The setback comes a day after Attorney General Pam Bondi agreed that the open meetings law was violated and that Petersen take part in an outside investigation.

"I firmly believe it was done at the staff level," Bondi told reporters Wednesday, essentially blaming Scott's chief of staff, Melissa Sellers, and former general counsel Pete Antonacci, who, according to Bailey, told him to "retire or resign."

Meggs and his wife dined with Scott and First Lady Ann Scott at the Governor's Mansion two weeks ago, just as the FDLE fiasco was becoming a media firestorm.

While two other guests played key roles in the FDLE affair — Antonacci and Rick Swearingen, who replaced Bailey — Meggs said the subject didn't come up.

Meggs is a Democrat who says he supported Scott, a Republican, for his re-election. He said it was the first time he dined at the mansion with Scott but didn't know what prompted the invite.

"It was a very pleasant evening," Meggs said. "No business was discussed."

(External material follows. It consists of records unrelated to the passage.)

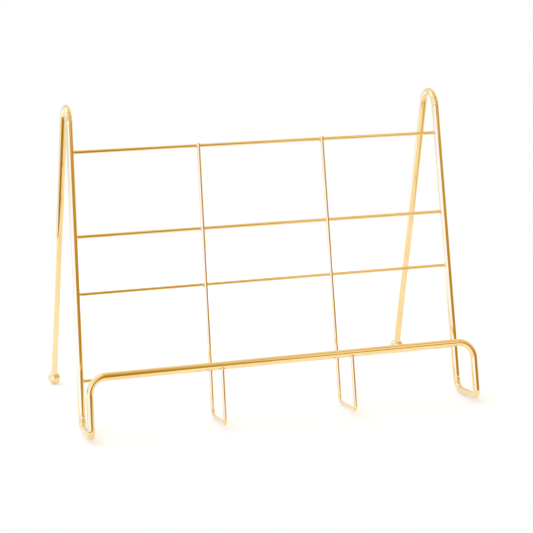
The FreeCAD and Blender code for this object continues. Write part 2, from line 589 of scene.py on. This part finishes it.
def room_colour(tree, direction):
    """Colour of the room in each direction."""
    up = facing(tree, direction, 0, 90)
    right = facing(tree, direction, 90)
    behind = facing(tree, direction, 180)
    left = facing(tree, direction, DAYLIGHT_EDGE - 90)

    wall = mix_colour(tree, fade(tree, right, *AMBER_TO_PEACH), WALL_AMBER, WALL_PEACH)
    warm = mix_colour(tree, fade(tree, up, *HORIZON_TO_WALL), HORIZON_AMBER, wall)
    warm = mix_colour(tree, fade(tree, up, *WALL_TO_CEILING), warm, CEILING)
    warm = mix_colour(tree, fade(tree, behind, *WARM_TO_BACK_WALL), warm, BACK_WALL)

    daylight = mix_colour(tree, fade(tree, behind, *DAYLIGHT_TO_REAR), DAYLIGHT, REAR_DAYLIGHT)
    far_left = fade(tree, right, *DAYLIGHT_TO_FAR_LEFT)
    above_sill = fade(tree, up, *SILL_TO_LEFT_WALL)
    daylight = mix_colour(tree, math_node(tree, "MULTIPLY", far_left, above_sill), daylight, LEFT_WALL)
    daylight = mix_colour(tree, fade(tree, up, *DAYLIGHT_TO_UPPER), daylight, UPPER_DAYLIGHT)

    colour = mix_colour(tree, fade(tree, left, *WARM_TO_HALF_LIGHT), warm, HALF_LIGHT)
    in_daylight = fade(tree, left, *HALF_LIGHT_TO_DAYLIGHT)
    colour = mix_colour(tree, in_daylight, colour, daylight)

    table = mix_colour(tree, fade(tree, right, *DARK_TO_LIGHT_TABLE), TABLE_DARK, TABLE_LIGHT)
    table_behind = mix_colour(tree, in_daylight, TABLE_BEHIND, TABLE_IN_DAYLIGHT)
    table = mix_colour(tree, fade(tree, behind, *TABLE_TO_BEHIND), table, table_behind)
    return mix_colour(tree, fade(tree, up, *ROOM_TO_TABLE), colour, table)


def make_room():
    """Soft surroundings that light the stand and that its wires mirror.

    Seen directly, they are plain white."""
    world = bpy.data.worlds.new("studio")
    bpy.context.scene.world = world
    world.use_nodes = True
    tree = world.node_tree
    place = add_node(tree, "ShaderNodeTexCoord")
    colour = room_colour(tree, place.outputs["Generated"])
    mirrored = tree.nodes["Background"]
    tree.links.new(colour, mirrored.inputs["Color"])
    plain = add_node(tree, "ShaderNodeBackground")
    plain.inputs["Color"].default_value = (1.0, 1.0, 1.0, 1.0)
    rays = add_node(tree, "ShaderNodeLightPath")
    choice = add_node(tree, "ShaderNodeMixShader")
    tree.links.new(rays.outputs["Is Camera Ray"], choice.inputs["Fac"])
    tree.links.new(mirrored.outputs["Background"], choice.inputs[1])
    tree.links.new(plain.outputs["Background"], choice.inputs[2])
    tree.links.new(choice.outputs["Shader"], tree.nodes["World Output"].inputs["Surface"])


def make_softbox(name, place, aim, width, height, radiance):
    """Rectangular light with a radiance for red, green and blue, which the camera doesn't see."""
    brightest = max(radiance)
    data = bpy.data.lights.new(name, "AREA")
    data.shape = "RECTANGLE"
    data.size = width
    data.size_y = height
    data.energy = brightest * math.pi * width * height
    data.color = [part / brightest for part in radiance]
    light = bpy.data.objects.new(name, data)
    light.location = place
    light.rotation_euler = (aim - place).to_track_quat("-Z", "Y").to_euler()
    light.visible_camera = False
    bpy.context.scene.collection.objects.link(light)


def make_lights():
    make_softbox(
        "overhead_light",
        place=Vector((-0.80, 0.45, 1.25)),
        aim=Vector((0.05, 0.30, 0)),
        width=1.1,
        height=1.4,
        radiance=(0.45, 0.60, 0.50),
    )
    make_softbox(
        "strip_light",
        place=Vector((0.70, -1.42, 1.14)),
        aim=Vector((0, 0, 1.14)),
        width=0.5,
        height=1.4,
        radiance=(0.32, 0.38, 0.40),
    )


bpy.context.scene.view_settings.view_transform = "Standard"
make_camera()
make_paper()
make_room()
make_lights()
dress_cad_nodes()
weld_finish = weld_gold()
make_crossbar_welds(weld_finish)
make_crossing_welds(weld_finish)
make_rail_welds(weld_finish)
make_neck_welds(weld_finish)
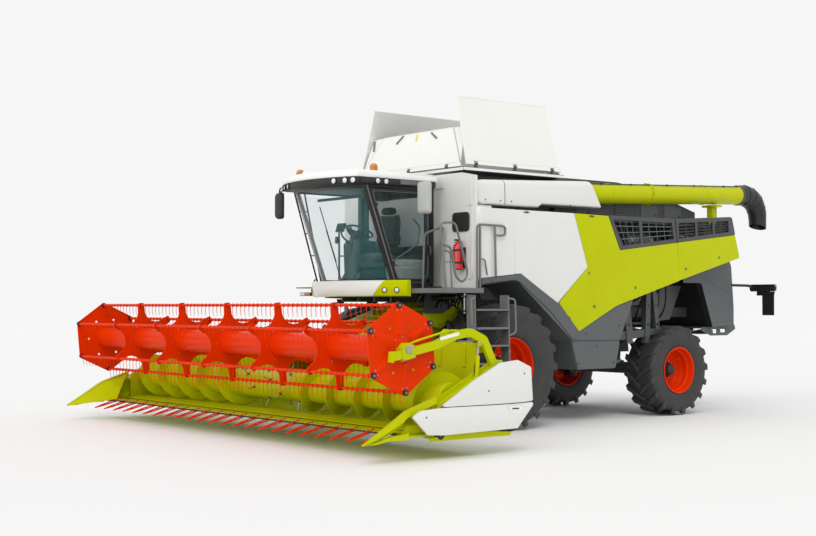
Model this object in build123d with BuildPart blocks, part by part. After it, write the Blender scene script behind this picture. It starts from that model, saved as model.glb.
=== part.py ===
# Combine harvester with a 7.7 m grain header, raised a little off the ground.
# X is the machine's left, Y runs rearward, Z is up; the machine faces -Y.
# Along the machine, a station s is the distance behind the front axle.
# Heights are those of the machine on front tyres of the stock radius.
# The origin lies on the ground under the middle of the whole outline.
import math
import os

from build123d import *

os.makedirs("parts", exist_ok=True)

# ---------------------------------------------------------------- sizes (mm)
# Whole machine
front_reach = 4240      # front axle to the divider points
rear_reach = 6830       # front axle to the end of the unloading spout
wheelbase = 4070
body_half = 1650        # outer face of the side doors
header_half = 3983      # header centre to a divider point
sides = (("left", 1), ("right", -1))

# Wheels
front_tyre_r = 925
front_tyre_w = 800
front_rim_r = 406
front_flange_r = 435
front_track_half = 1494
rear_tyre_r = 745
rear_tyre_w = 600
rear_rim_r = 356
rear_flange_r = 392
rear_track_half = 1280
kingpin_x = 900
stock_tyre_r = 925

axle_y = (front_reach - rear_reach) / 2
lift = front_tyre_r - stock_tyre_r      # taller front tyres raise the machine

# Body shell
skin = 30               # thickness of a side door
seam = 8                # gap round a door
core_half = 820         # half width of the threshing housing
rail_w = 100            # width of a frame rail
tank_half = 1300
tank_left = 980         # left tank wall, set in beside the unloading tube
tank_front = -440
tank_rear = 1640
tank_floor = 2150
rim_z = 3850            # top of the grain tank rim
wall = 10
deck_top = 3170
deck_t = 30
deck_rear = 5400
hinge_z = 3200          # height of the side doors' hinge line
door_top = 3230

# Hinges of the doors and flaps: a lug with a pin stands in a notch of the plate
lug_w = 50
lug_half = 14
notch_w = 80
notch_d = 40
pin_r = 8
pin_fit = 0.5
pin_grip = 25           # how far a pin reaches into the plate on each side

# Cab
cab_half = 880
cab_floor = 2100
cab_top = 3570
cab_rear = -660
pillar_foot = -1400     # station of the front pillar at the floor
pillar_head = -1950     # station of the front pillar at the roof
screen_bulge = 290
cab_wall = 45
glass_t = 6

# Unloading auger
unload_x = 1280
unload_s = -100         # station of its turning axis
tube_r = 165
tube_slope = 2.53       # degrees
tube_end = 6250
hood_r = 250

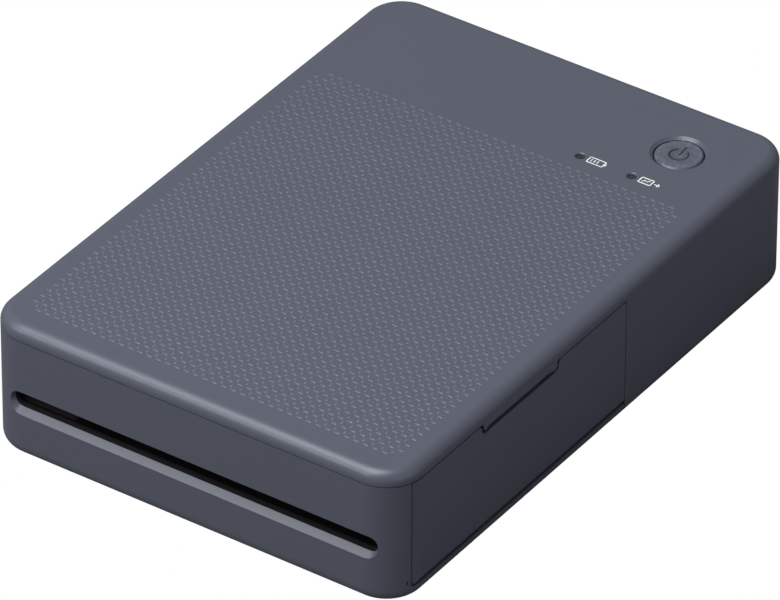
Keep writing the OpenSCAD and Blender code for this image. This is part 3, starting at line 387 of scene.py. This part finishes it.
def dash(cx, cy, along, r):
    half, side = r["length" if along else "crossLength"] / 2, r["width"] / 2
    heights = (-r["sunk"], r["height"] * r["shoulder"], r["height"])
    cut = r["corner"]
    verts = []
    for inset, z in zip(r["insets"], heights):
        a, b = half - inset * r["endInset"], side - inset
        flat = b * r["endFlat"]
        ring = [(-a, -flat), (-a + cut, -b), (a - cut, -b), (a, -flat),
                (a, flat), (a - cut, b), (-a + cut, b), (-a, flat)]
        for u, v in ring:
            x, y = (u, v) if along else (-v, u)
            verts.append((cx + x, cy + y, fieldZ + z))
    count = len(ring)
    faces = [tuple(range(2 * count, 3 * count))]
    for layer in (0, count):
        for k in range(count):
            n = (k + 1) % count
            faces.append((layer + k, layer + n, layer + n + count, layer + k + count))
    return verts, faces


def makeRelief(r):
    store = ([], [])
    pitch, lastCol, lastRow = r["pitch"], r["columns"] - 1, r["rows"] - 1
    leftX = -lastCol / 2 * pitch
    for row in range(r["rows"]):
        for col in range(r["columns"]):
            if col in (0, lastCol) and row in (0, lastRow):
                continue
            join(store, dash(leftX + col * pitch, r["rearY"] - row * pitch, True, r))
            if col < lastCol and row < lastRow:
                crossX, crossY = leftX + (col + 0.5) * pitch, r["rearY"] - (row + 0.5) * pitch
                join(store, dash(crossX, crossY, False, r))
    # the relief's colour is lighter than the shell's as painted highlight on the dashes
    makePiece("topRelief", *store, reliefPaintedHighlightMat, "case", "shell")


makeRelief(relief)
print("relief made")

# a strip of painted shade round the throat of the outlet, over the inner part of the bevel and
# the land behind it, where the slot lies in shade. Each ring has its depth behind frontY, its
# middle height, its end radius and half height, and the share of the thickness by which it
# stands off the wall
paintedShadeStrip = {
    "middleX": 0.65, "halfRun": 42.95, "frontY": -72.9, "thick": 0.13, "steps": 14,
    "rings": ((1.31, 14.70, 1.956, 2.077, -0.03), (1.36, 14.71, 1.93, 2.05, 1.0),
              (1.80, 14.90, 1.80, 1.80, 1.0), (2.62, 14.90, 1.80, 1.80, 1.0),
              (2.62, 14.90, 1.80, 1.80, -0.03)),
}


def makePaintedShadeStrip(s):
    verts, faces = [], []
    steps = s["steps"]
    count = 2 * (steps + 1)
    for depth, midZ, wide, tall, lift in s["rings"]:
        inset = lift * s["thick"]
        for k in range(count):
            side = 1 if k <= steps else -1
            turn = math.radians(-90 + 180 * (k % (steps + 1)) / steps)
            turn = turn if side > 0 else turn + math.pi
            verts.append((s["middleX"] + side * s["halfRun"] + (wide - inset) * math.cos(turn),
                          s["frontY"] + depth, midZ + (tall - inset) * math.sin(turn)))
    rings = len(s["rings"])
    for ring in range(rings):
        for k in range(count):
            n, up = (k + 1) % count, (ring + 1) % rings
            faces.append((ring * count + k, ring * count + n, up * count + n, up * count + k))
    # this strip is painted shade: a dark sheet laid where the slot is only in shade
    makePiece("outletPaintedShade", verts, faces, paintedShadeMat, "case", "dark_plastic")


makePaintedShadeStrip(paintedShadeStrip)

# the cover's flank carried on over the finger notch, down to the gap that a nail gets into;
# the curve, scoop and lean values repeat the notch and the hollow behind it in the source
tongue = {
    "seamGap": 0.1, "fromSeam": 38.55, "halfRun": 11.95, "curve": 1.25, "curveLift": 0.6,
    "notchZ": 26.95, "gap": 1.2, "topZ": 31.95, "sideX": 51.1, "edge": 2.7, "sunk": 0.012,
    "thick": 0.5, "endGap": 0.35, "rows": 16, "columns": 24,
    "scoopZ": 27.2, "scoopDeep": 1.6, "lean": 0.3443, "scoopR": 58.0, "scoopLap": 0.6,
}


def flankX(t, z, inward):
    reach = t["edge"] - inward
    rise = z - (coverTop - t["edge"])
    side = t["sideX"] - t["edge"]
    return side + (math.sqrt(max(reach ** 2 - rise ** 2, 0)) if rise > 0 else reach)


def tongueHalf(t, z):
    up = z - t["notchZ"] - t["curveLift"]
    if up < t["curve"]:
        run = t["halfRun"] + math.sqrt(max(t["curve"] ** 2 - (t["curve"] - up) ** 2, 0))
    else:
        run = t["halfRun"] + 2 * t["curve"]
    deep = t["scoopDeep"] - t["lean"] * (z - t["scoopZ"])
    scoop = math.sqrt(max(2 * t["scoopR"] * deep, 0))
    return min(run - t["endGap"], scoop + t["scoopLap"])


def makeTongue(t):
    verts, faces = [], []
    rows, cols = t["rows"], t["columns"]
    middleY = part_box("side_door")[1][1] / mm + t["seamGap"] - t["fromSeam"]
    bottomZ = t["notchZ"] + t["gap"]
    for inward in (t["sunk"], t["sunk"] + t["thick"]):
        for i in range(rows + 1):
            z = bottomZ + (t["topZ"] - bottomZ) * i / rows
            half = tongueHalf(t, z)
            for j in range(cols + 1):
                verts.append((flankX(t, z, inward), middleY + half * (2 * j / cols - 1), z))
    layer = (rows + 1) * (cols + 1)

    def at(i, j, k):
        return k * layer + i * (cols + 1) + j

    for i in range(rows):
        for j in range(cols):
            faces.append((at(i, j, 0), at(i, j + 1, 0), at(i + 1, j + 1, 0), at(i + 1, j, 0)))
            faces.append((at(i, j, 1), at(i + 1, j, 1), at(i + 1, j + 1, 1), at(i, j + 1, 1)))
        faces.append((at(i, 0, 0), at(i + 1, 0, 0), at(i + 1, 0, 1), at(i, 0, 1)))
        faces.append((at(i, cols, 0), at(i, cols, 1), at(i + 1, cols, 1), at(i + 1, cols, 0)))
    for j in range(cols):
        faces.append((at(0, j, 0), at(0, j, 1), at(0, j + 1, 1), at(0, j + 1, 0)))
        faces.append((at(rows, j, 0), at(rows, j + 1, 0), at(rows, j + 1, 1), at(rows, j, 1)))
    makePiece("notchTongue", verts, faces, shell, "case", "shell")


makeTongue(tongue)
print("outlet painted shade and notch tongue made")

# wound springs that press the print head down and close up as it lifts; here they are drawn at
# one fixed length
coil = {
    "wire": 0.14, "radius": 0.46, "turns": 9, "flatTurns": 0.8, "endRise": 0.1,
    "around": 14, "sides": 6, "middles": (-18.0, 1.5, 21.0), "travel": 1.2,
}


def makeSprings(c):
    low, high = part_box("head_springs")
    middleY = (low[1] + high[1]) / 2 / mm
    bottom, top = low[2] / mm + c["wire"], high[2] / mm - c["wire"]
    verts, faces = [], []
    steps, sides = c["turns"] * c["around"], c["sides"]
    for middleX in c["middles"]:
        start = len(verts)
        for i in range(steps + 1):
            turn = 2 * math.pi * i / c["around"]
            # the end turns lie nearly flat, as on a real spring
            share = (i / c["around"] - c["flatTurns"]) / (c["turns"] - 2 * c["flatTurns"])
            share = min(max(share, 0), 1)
            z = bottom + (top - bottom) * share + c["endRise"] * (i / steps - 0.5)
            for k in range(sides):
                a = 2 * math.pi * k / sides
                r = c["radius"] + c["wire"] * math.cos(a)
                verts.append((middleX + r * math.cos(turn), middleY + r * math.sin(turn),
                              z + c["wire"] * math.sin(a)))
        for i in range(steps):
            for k in range(sides):
                n = (k + 1) % sides
                p, q = start + i * sides, start + (i + 1) * sides
                faces.append((p + k, p + n, q + n, q + k))
        faces.append(tuple(range(start + sides - 1, start - 1, -1)))
        faces.append(tuple(range(start + steps * sides, start + (steps + 1) * sides)))
    springs = makePiece("headSprings", verts, faces, steel, "case", "steel")
    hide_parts("head_springs")
    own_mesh(springs)


makeSprings(coil)
print("springs made")

# how deep the strips of the symbol and the signs reach into the plastic
inkDepth = 0.05


def strip(points, width, zAt, lift):
    verts, faces = [], []
    for i, (x, y) in enumerate(points):
        a = points[max(i - 1, 0)]
        b = points[min(i + 1, len(points) - 1)]
        dx, dy = b[0] - a[0], b[1] - a[1]
        size = math.hypot(dx, dy)
        nx, ny = -dy / size * width / 2, dx / size * width / 2
        for rise in (lift, -inkDepth):
            for k in (-1, 1):
                verts.append((x + k * nx, y + k * ny, zAt(x + k * nx, y + k * ny) + rise))
        if i:
            p, q = 4 * (i - 1), 4 * i
            faces += [(p, q, q + 1, p + 1), (p, p + 2, q + 2, q), (p + 1, q + 1, q + 3, p + 3)]
    end = 4 * (len(points) - 1)
    faces += [(0, 1, 3, 2), (end, end + 2, end + 3, end + 1)]
    return verts, faces


# a ring with a gap of twice these degrees at the rear, and a bar in the gap; the strips follow
# the button's hollow, which is part of a sphere
symbol = {
    "radius": 2.0, "stroke": 0.36, "gap": 34, "barFrom": 0.1, "barTo": 2.95, "lift": 0.015,
    "arcSteps": 48, "barSteps": 8, "dishRadius": 12.0, "dishDepth": 0.25,
}


def makeSymbol(s):
    low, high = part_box("power_button")
    middleX, middleY = (low[0] + high[0]) / 2 / mm, (low[1] + high[1]) / 2 / mm
    topZ = high[2] / mm

    def dishZ(x, y):
        fall = math.sqrt(s["dishRadius"] ** 2 - (x * x + y * y))
        return topZ - s["dishDepth"] + s["dishRadius"] - fall

    start, stop = 90 + s["gap"], 450 - s["gap"]
    arcSteps, barSteps = s["arcSteps"], s["barSteps"]
    arc = [math.radians(start + (stop - start) * i / arcSteps) for i in range(arcSteps + 1)]
    ring = [(s["radius"] * math.cos(a), s["radius"] * math.sin(a)) for a in arc]
    barRun = s["barTo"] - s["barFrom"]
    bar = [(0, s["barFrom"] + barRun * i / barSteps) for i in range(barSteps + 1)]
    store = ([], [])
    for points in (ring, bar):
        join(store, strip(points, s["stroke"], dishZ, s["lift"]))
    verts = [(x + middleX, y + middleY, z) for x, y, z in store[0]]
    makePiece("powerSymbol", verts, store[1], inkDark, "button", "button", False)


makeSymbol(symbol)

# the two signs beside the lamps share one pen
signPen = {"stroke": 0.26, "lift": 0.02}


def flatTop(x, y):
    return fieldZ


def drawSign(name, at, lines):
    store = ([], [])
    for line in lines:
        points = [(at[0] + x, at[1] + y) for x, y in line]
        join(store, strip(points, signPen["stroke"], flatTop, signPen["lift"]))
    makePiece(name, *store, ink, "case", "white_plastic", False)


def frameLines(width, height):
    h = height / 2
    corners = ((0, -h), (width, -h), (width, h), (0, h))
    return [(corners[i], corners[(i + 1) % 4]) for i in range(4)]


# a battery with a pole and bars of charge
battery = {
    "at": (19.0, 43.4), "width": 3.8, "height": 1.9, "poleX": 4.15, "poleHalf": 0.42,
    "bars": 3, "barPitch": 0.75, "barHalf": 0.45,
}


def makeBattery(b):
    lines = frameLines(b["width"], b["height"])
    lines.append(((b["poleX"], -b["poleHalf"]), (b["poleX"], b["poleHalf"])))
    for k in range(b["bars"]):
        x = b["barPitch"] * (k + 1)
        lines.append(((x, -b["barHalf"]), (x, b["barHalf"])))
    drawSign("batterySign", b["at"], lines)


makeBattery(battery)

# a printed sheet with a hill on it, and an arrow out of it
sheet = {
    "at": (31.8, 43.4), "width": 2.9, "height": 1.9,
    "hill": ((0.6, -0.5), (1.2, 0.25), (1.6, -0.15), (2.3, 0.5)),
    "shaft": ((3.5, 0), (4.7, 0)), "arrowHead": ((4.2, 0.5), (4.75, 0), (4.2, -0.5)),
}


def makeSheet(s):
    lines = frameLines(s["width"], s["height"])
    drawSign("sheetSign", s["at"], lines + [s["hill"], s["shaft"], s["arrowHead"]])


makeSheet(sheet)
print("symbol and signs made")

# the camera sees white ground and sky, and the object is lit by a plain grey sky
backdrop = {"size": 3.0, "sky": (0.27, 0.27, 0.2754, 1), "floor": (0.15, 0.15, 0.16, 1)}
white = (1, 1, 1, 1)


def makeWorld(b):
    world = bpy.data.worlds.new("world")
    bpy.context.scene.world = world
    world.use_nodes = True
    world.node_tree.nodes.clear()
    fromCamera = addNode(world, "LightPath", out="Is Camera Ray")
    plain = addNode(world, "Background", {"Color": b["sky"]})
    seen = addNode(world, "Background", {"Color": white})
    mix = addNode(world, "MixShader", (fromCamera, plain, seen))
    addNode(world, "OutputWorld", (mix,))


def makeFloor(b):
    mat = newMaterial("studio_floor")
    fromCamera = addNode(mat, "LightPath", out="Is Camera Ray")
    plain = addNode(mat, "BsdfDiffuse", {"Color": b["floor"]})
    seen = addNode(mat, "Emission", {"Color": white, "Strength": 1.0})
    mix = addNode(mat, "MixShader", (fromCamera, plain, seen))
    addNode(mat, "OutputMaterial", (mix,))
    mesh = bpy.data.meshes.new("studioFloor")
    s = b["size"]
    mesh.from_pydata([(-s, -s, 0), (s, -s, 0), (s, s, 0), (-s, s, 0)], [], [(0, 1, 2, 3)])
    mesh.materials.append(mat)
    floor = bpy.data.objects.new("studioFloor", mesh)
    bpy.context.scene.collection.objects.link(floor)


# places and sizes in metres, each lamp points at the origin
lamps = {
    "key": {"at": (-0.38, -0.62, 0.42), "size": (0.7, 0.09), "watts": 1.7},
    "top": {"at": (-0.16, -0.35, 0.84), "size": (0.7, 0.7), "watts": 9.3},
    "side": {"at": (1.1, -0.2, 0.3), "size": (1.2, 0.6), "watts": 1.1},
}


def makeLamp(name, lamp):
    data = bpy.data.lights.new(name, "AREA")
    data.shape = "RECTANGLE"
    data.size, data.size_y = lamp["size"]
    data.energy = lamp["watts"]
    obj = bpy.data.objects.new(name, data)
    obj.location = lamp["at"]
    obj.rotation_euler = (-Vector(lamp["at"])).to_track_quat("-Z", "Y").to_euler()
    bpy.context.scene.collection.objects.link(obj)


makeWorld(backdrop)
makeFloor(backdrop)
for lampName, lampValues in lamps.items():
    makeLamp(lampName, lampValues)
print("stage and lamps made")

bpy.context.view_layer.update()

Another guest, state Sen. Bill Montford, D-Tallahassee, vouched for Meggs that no business was discussed.

"You have my word that I heard nothing about anything," Montford said.

Meggs, 71, said neither his cordial relationship with Scott nor his longtime friendship with Antonacci, a former Leon County prosecutor whom he has known professionally since the late 1970s, affected his decisions. He said he declined to look into either case because his experience as a prosecutor (he was first elected state attorney in 1985) tells him both lack evidence of wrongdoing.

"If it wasn't for the media, this would be a dead duck," Meggs said.

Weidner said he doesn't know what he'll do next. Petersen said it will take someone to sue.

"And that's a huge financial risk for someone to take," she said.

During a visit Thursday in Tampa, Scott expressed confidence in his staff and dismissed any notion that they are responsible for the controversy.

"I have a great chief of staff," Scott said at the Tampa Chamber of Commerce, where he was discussing his proposed $470 million communications services tax cut. "Melissa Sellers, along with my other team, is doing a great job."